What’s common with these sorts of companies is that they are trying to solve a broad swathe of problems with a single model, and although they can do amazing things, it can sometimes feel like they are a hammer in search of a nail - they have built something powerful, but applying it consistently and generally is quite hard. It can seem like they do a lot of different things, but none of them deeply enough to solve any single use case.

Going deep

An alternative approach to going wide with your model/business is to integrate multiple AI technologies and research areas into a single product, focused not on general applicability but on solving problems associated with some quite specific niche.

This approach is being made possible thanks to the emergence of powerful models with quite permissive licenses, such as Stable Diffusion; you get an almost open source development experience, where you can integrate various components (models in this case) to build a complete, novel application.

Companies like DhiWise and Locofy are applying similar models as GitHub, but are doing it within more specific use case verticals (React and Flutter apps for the former, and converting designs into code for the latter).
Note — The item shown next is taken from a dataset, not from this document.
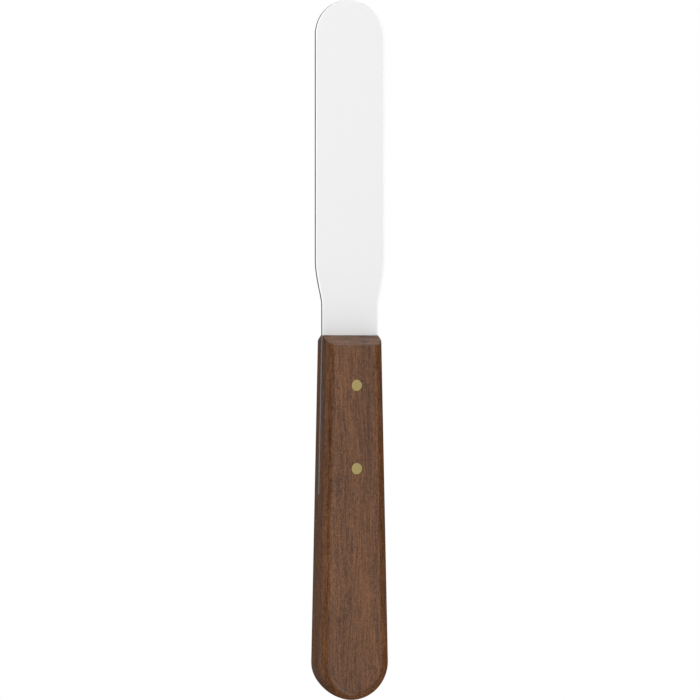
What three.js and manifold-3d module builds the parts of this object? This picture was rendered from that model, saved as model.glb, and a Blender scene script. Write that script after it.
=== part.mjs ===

Synura is also taking this approach to integrating multiple research areas into a single application, focused squarely on making it easier to plan and create videos with AI assistance.

A better way

Focusing on a specific kind of user or a specific class of problem allows these companies to create deeper, more compelling solutions that paper over some of the rougher edges that you run into when applying similar AI tech to more general problems. The model doesn’t need to do everything anymore, it just needs to be part of a suite of well-integrated tools.

This combination of tailored, problem-specific solutions with AI assistance is a much more compelling product, solves real problems for real people today, and avoids being blocked by difficult edge cases in applying a model more generally. We should expect to see a lot of these kinds of companies appear and thrive soon, especially as we see more and more open models and innovation happening.